The heart of Sling’s functionality lies in its YAML-based replication configuration. Here’s a complete example that exports MySQL data to S3 in Parquet format:

# mysql_to_s3.yaml - Export MySQL tables to S3 as Parquet
source: mysql_source
target: s3_target

streams:
  # Use wildcard to replicate all tables in the schema
  'my_schema.*':
    # Target S3 path using stream_table variable
    object: 'data/{stream_table}'
    
    # Configure how to handle the replication
    mode: incremental
    primary_key: [id]
    update_key: updated_at
    
    # Target specific options
    target_options:
      format: parquet
      compression: snappy
      file_max_bytes: 104857600

To run the replication:

# Execute the replication
sling run -r mysql_to_s3.yaml

This configuration will:

  • Connect to your MySQL database
  • Read data from the users table
  • Convert it to Parquet format with Snappy compression
  • Upload it to your S3 bucket under the data/users prefix
  • Track changes using the updated_at column for incremental updates

Using Sling Platform

While the CLI is powerful for local development and testing, Sling Platform provides a comprehensive web interface for managing your data operations at scale. The platform offers:

  • Visual connection management
  • YAML configuration editor with syntax highlighting
  • Job scheduling and monitoring
  • Team collaboration features

Sling Platform Connections

Setting up connections in the platform is straightforward through the visual interface. You can manage both MySQL and S3 connections, along with credentials, in a secure and centralized way.

Sling Platform Editor

The built-in YAML editor provides syntax highlighting and validation, making it easy to create and modify your replication configurations. You can test your configurations directly in the platform before deploying them to production.

Next Steps

Now that you’ve learned how to export MySQL data to S3 using Sling, here are some resources to help you go further:

Whether you’re just getting started with data pipelines or looking to optimize your existing workflows, Sling provides the tools and flexibility you need to succeed.
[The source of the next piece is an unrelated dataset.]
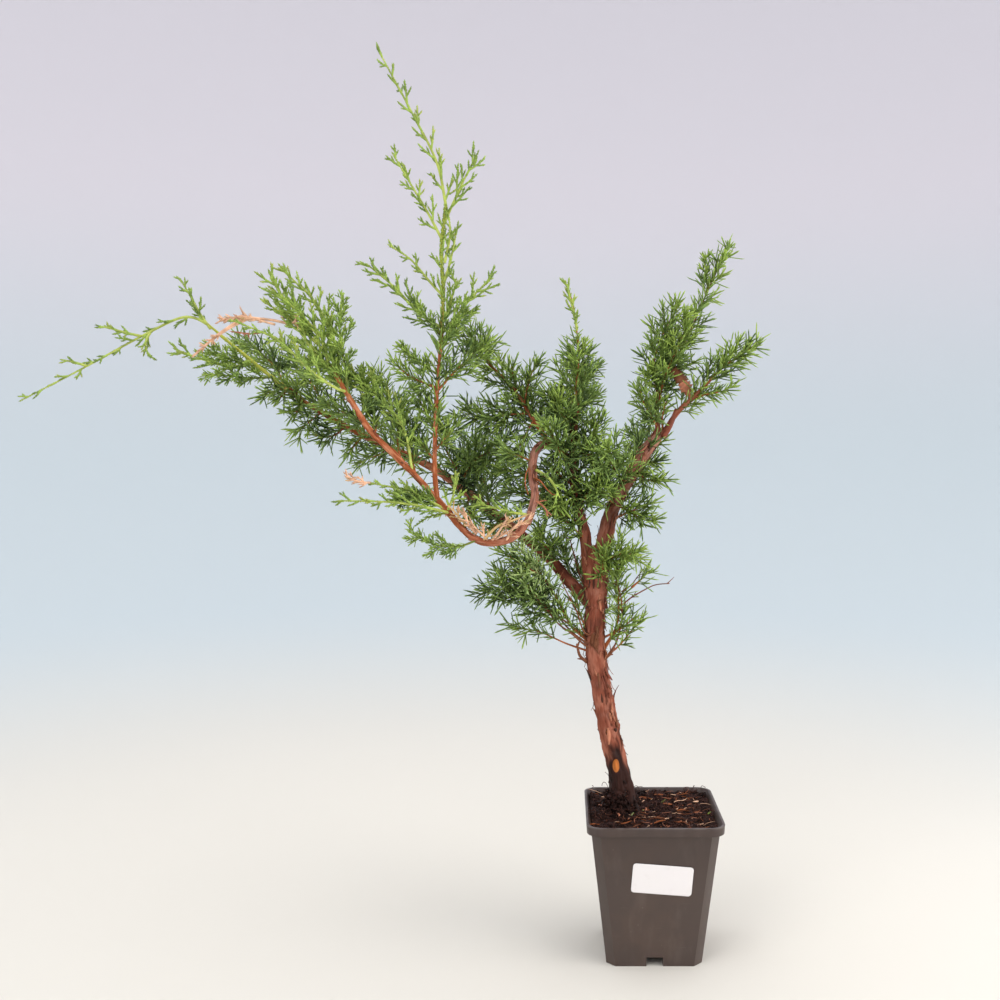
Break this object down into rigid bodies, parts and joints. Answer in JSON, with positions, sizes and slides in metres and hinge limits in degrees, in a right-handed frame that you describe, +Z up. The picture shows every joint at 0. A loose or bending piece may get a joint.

Start with the CLI for local development, then scale up to the platform as your needs grow.

Related Guides

If you’re moving MySQL data around, or working with S3 and Parquet, these companion walkthroughs may help:

FAQ

Why Parquet for S3 instead of CSV or JSON?

Parquet is a columnar format with built-in compression and predicate pushdown, which makes it 5 to 20 times cheaper to scan with Athena, Redshift Spectrum, BigQuery external tables, or DuckDB. CSV is fine for hand-offs to non-technical users, but for a queryable lake Parquet wins on cost and speed.

How do I partition the S3 output by date?

Add date variables to the object: path. For example, data/{stream_table}/dt={YYYY}-{MM}-{DD}/data.parquet writes a new partition per run, which Athena and Glue can pick up automatically once you register the table.

Does incremental mode require an updated_at column on every MySQL table?

It needs an update_key, which is any monotonically increasing column: a timestamp like updated_at, a sequence id, or a version counter. If a table doesn’t have one, fall back to mode: full-refresh or use truncate + reload on a schedule.

What’s the right value for file_max_bytes?

Aim for files between 128MB and 512MB after compression. Smaller files create overhead in S3 and most query engines, larger files hurt parallelism. The 100MB default in this guide is a reasonable starting point for medium tables.

How does Sling handle MySQL types that don’t have a clean Parquet equivalent, like BIT or JSON?

Sling maps BIT(1) to boolean, larger BIT(n) to integer, and JSON to a Parquet string. If you need a richer mapping, use the columns: block to override the inferred type, or use transforms: to reshape the value before write.

Can I split one MySQL table into multiple S3 prefixes by tenant or region?

Yes. Define separate streams that each pull a WHERE slice with a sql: block, then point object: at a different prefix per stream. This is a common pattern for multi-tenant exports where each customer reads only their own folder.

How do I authenticate to S3 if I’m running Sling on EC2 or in EKS?

Skip the access keys in the connection URL and let the AWS SDK pick up the IAM role from the instance profile or the pod’s service account. Sling reads AWS_REGION, AWS_PROFILE, and the standard credential chain just like the AWS CLI.